Reproduce the listing that follows with no differences at all.

Records shown:
★ ★ ★

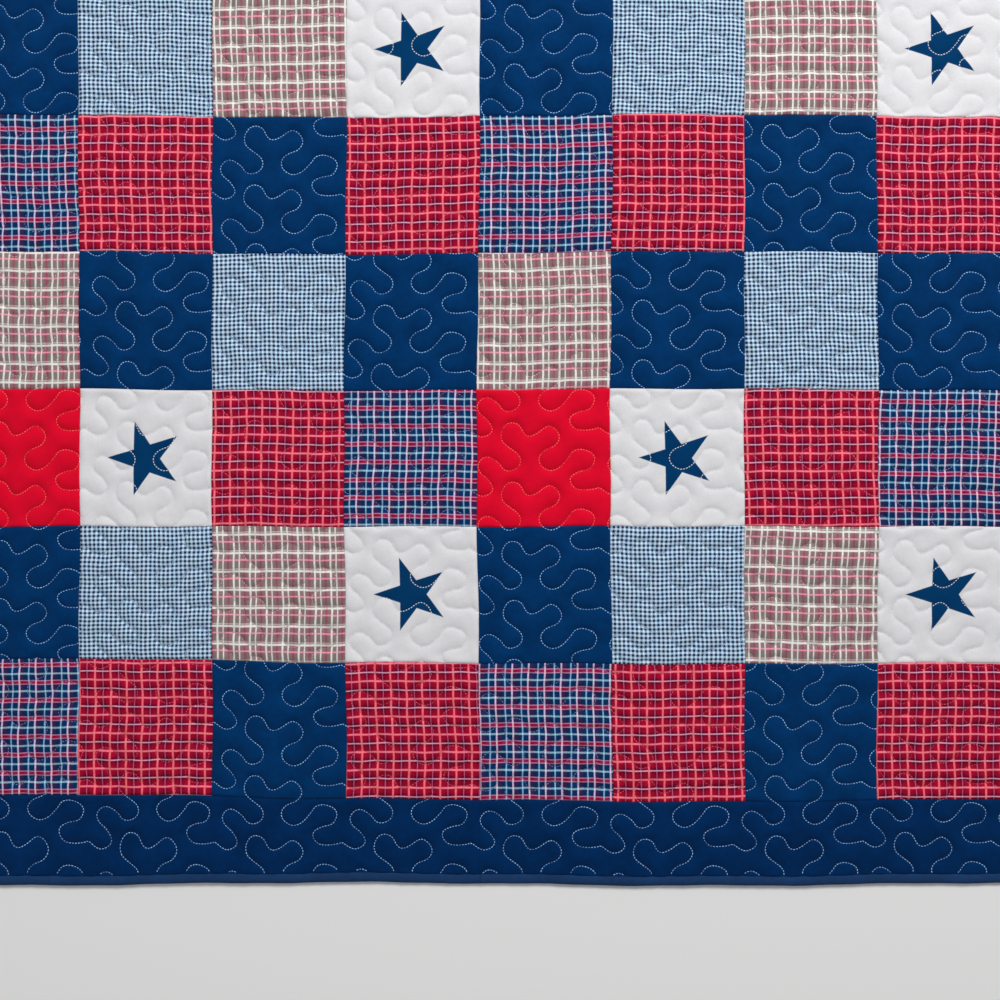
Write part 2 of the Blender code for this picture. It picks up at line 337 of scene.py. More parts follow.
class QuiltSizes(bpy.types.PropertyGroup):
    patch_width: bpy.props.FloatProperty(
        name="Patch width", description="Across one patch, seam to seam", default=0.178, unit="LENGTH")
    patch_height: bpy.props.FloatProperty(
        name="Patch height", description="Down one patch, seam to seam", default=0.183, unit="LENGTH")
    border_width: bpy.props.FloatProperty(
        name="Border width", description="From the patches to the binding", default=0.100, unit="LENGTH")
    binding_width: bpy.props.FloatProperty(
        name="Binding width", description="Across the folded edge strip", default=0.012, unit="LENGTH")
    binding_height: bpy.props.FloatProperty(
        name="Binding height", description="Thickness of the folded edge", default=0.0062, unit="LENGTH")
    corner_radius: bpy.props.FloatProperty(
        name="Corner radius", description="Outer radius of the corners", default=0.060, unit="LENGTH")
    stitch_height: bpy.props.FloatProperty(
        name="Stitched thickness", description="Thickness under a stitch", default=0.0020, unit="LENGTH")
    puff_height: bpy.props.FloatProperty(
        name="Puff height", description="Rise of the filling between stitches", default=0.0036,
        unit="LENGTH")
    puff_reach: bpy.props.FloatProperty(
        name="Puff reach", description="Distance that gives a puff two thirds of its rise", default=0.0046,
        unit="LENGTH")
    swell_height: bpy.props.FloatProperty(
        name="Swell height", description="Slow rise and fall of the cloth", default=0.0012, unit="LENGTH")
    top_step: bpy.props.FloatProperty(
        name="Seam step", description="Spacing of the cloth's points along a seam", default=0.0034,
        unit="LENGTH")
    open_step: bpy.props.FloatProperty(
        name="Open step", description="Spacing of the cloth's points away from stitches", default=0.0042,
        unit="LENGTH")
    stitch_pitch: bpy.props.FloatProperty(
        name="Stitch pitch", description="From one stitch to the next", default=0.0039, unit="LENGTH")
    stitch_length: bpy.props.FloatProperty(
        name="Stitch length", description="Thread that shows of one stitch", default=0.0023, unit="LENGTH")
    thread_width: bpy.props.FloatProperty(
        name="Thread width", description="Across the quilting thread", default=0.00098, unit="LENGTH")
    star_radius: bpy.props.FloatProperty(
        name="Star radius", description="Middle of the star to a point", default=0.051, unit="LENGTH")


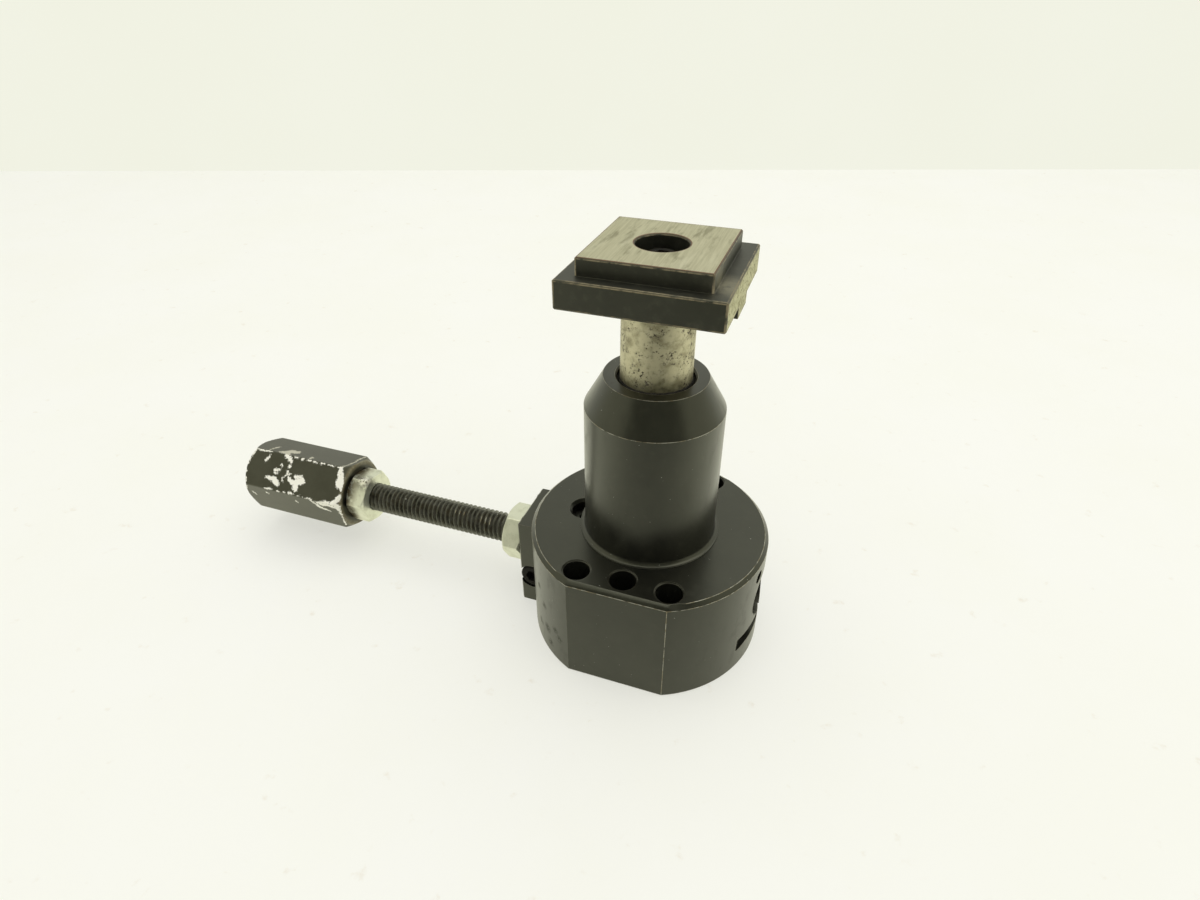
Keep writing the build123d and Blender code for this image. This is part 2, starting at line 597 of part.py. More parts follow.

★ ★ ★

Response:
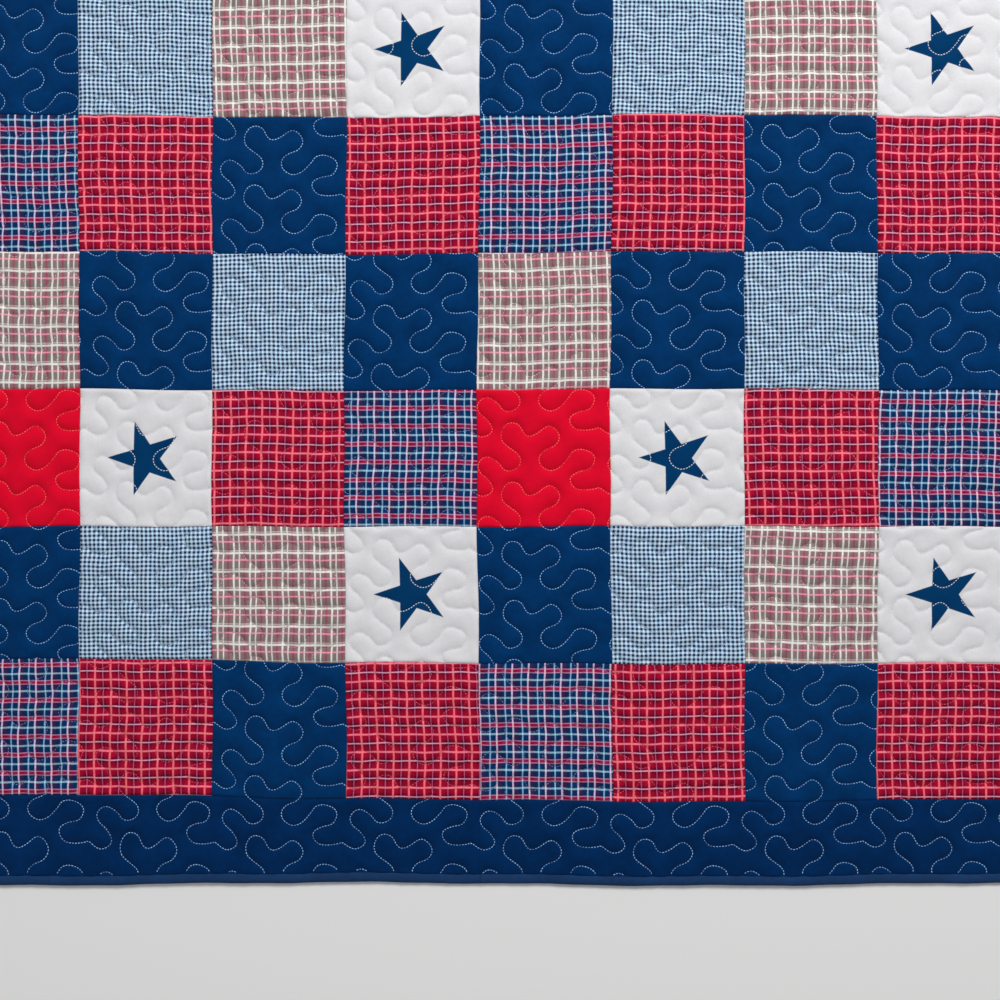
Write part 2 of the Blender code for this picture. It picks up at line 337 of scene.py. More parts follow.
class QuiltSizes(bpy.types.PropertyGroup):
    patch_width: bpy.props.FloatProperty(
        name="Patch width", description="Across one patch, seam to seam", default=0.178, unit="LENGTH")
    patch_height: bpy.props.FloatProperty(
        name="Patch height", description="Down one patch, seam to seam", default=0.183, unit="LENGTH")
    border_width: bpy.props.FloatProperty(
        name="Border width", description="From the patches to the binding", default=0.100, unit="LENGTH")
    binding_width: bpy.props.FloatProperty(
        name="Binding width", description="Across the folded edge strip", default=0.012, unit="LENGTH")
    binding_height: bpy.props.FloatProperty(
        name="Binding height", description="Thickness of the folded edge", default=0.0062, unit="LENGTH")
    corner_radius: bpy.props.FloatProperty(
        name="Corner radius", description="Outer radius of the corners", default=0.060, unit="LENGTH")
    stitch_height: bpy.props.FloatProperty(
        name="Stitched thickness", description="Thickness under a stitch", default=0.0020, unit="LENGTH")
    puff_height: bpy.props.FloatProperty(
        name="Puff height", description="Rise of the filling between stitches", default=0.0036,
        unit="LENGTH")
    puff_reach: bpy.props.FloatProperty(
        name="Puff reach", description="Distance that gives a puff two thirds of its rise", default=0.0046,
        unit="LENGTH")
    swell_height: bpy.props.FloatProperty(
        name="Swell height", description="Slow rise and fall of the cloth", default=0.0012, unit="LENGTH")
    top_step: bpy.props.FloatProperty(
        name="Seam step", description="Spacing of the cloth's points along a seam", default=0.0034,
        unit="LENGTH")
    open_step: bpy.props.FloatProperty(
        name="Open step", description="Spacing of the cloth's points away from stitches", default=0.0042,
        unit="LENGTH")
    stitch_pitch: bpy.props.FloatProperty(
        name="Stitch pitch", description="From one stitch to the next", default=0.0039, unit="LENGTH")
    stitch_length: bpy.props.FloatProperty(
        name="Stitch length", description="Thread that shows of one stitch", default=0.0023, unit="LENGTH")
    thread_width: bpy.props.FloatProperty(
        name="Thread width", description="Across the quilting thread", default=0.00098, unit="LENGTH")
    star_radius: bpy.props.FloatProperty(
        name="Star radius", description="Middle of the star to a point", default=0.051, unit="LENGTH")


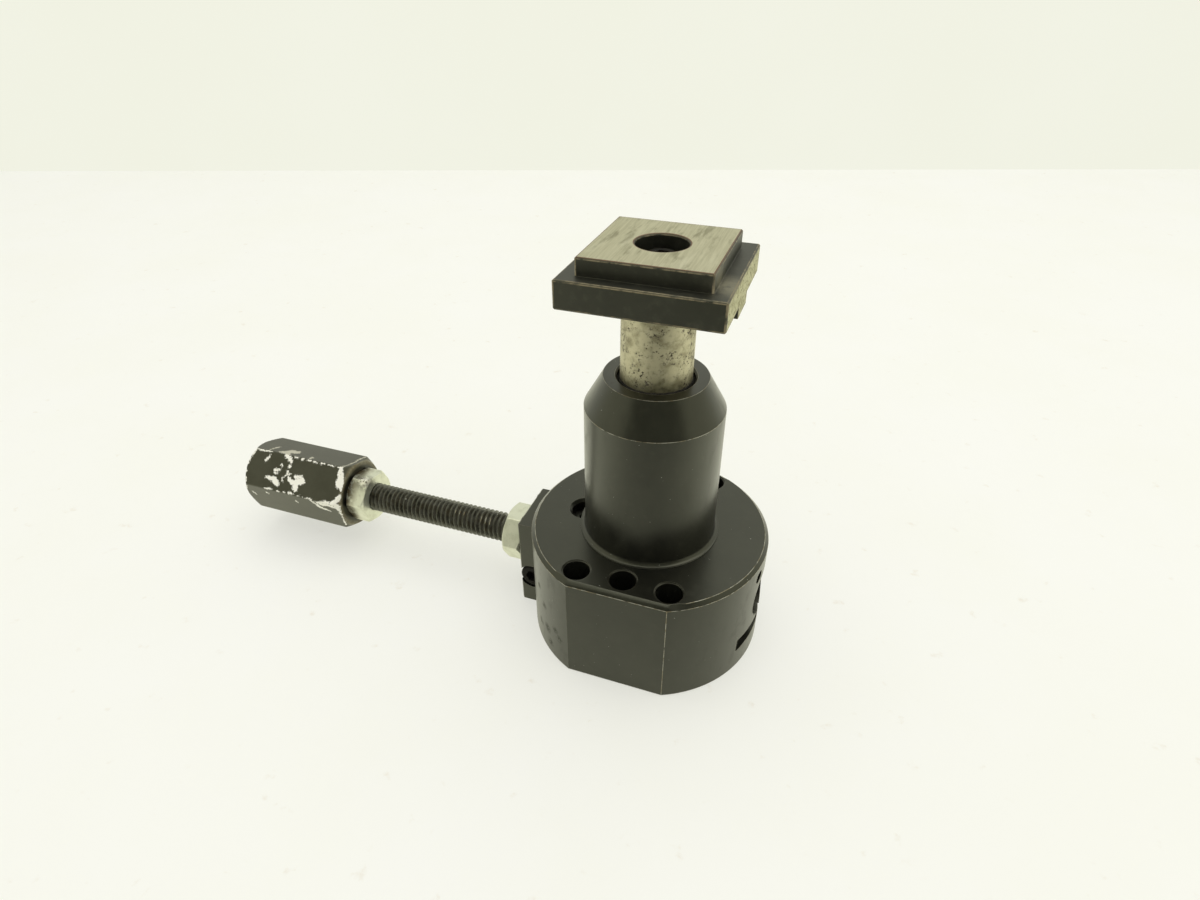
Keep writing the build123d and Blender code for this image. This is part 2, starting at line 597 of part.py. More parts follow.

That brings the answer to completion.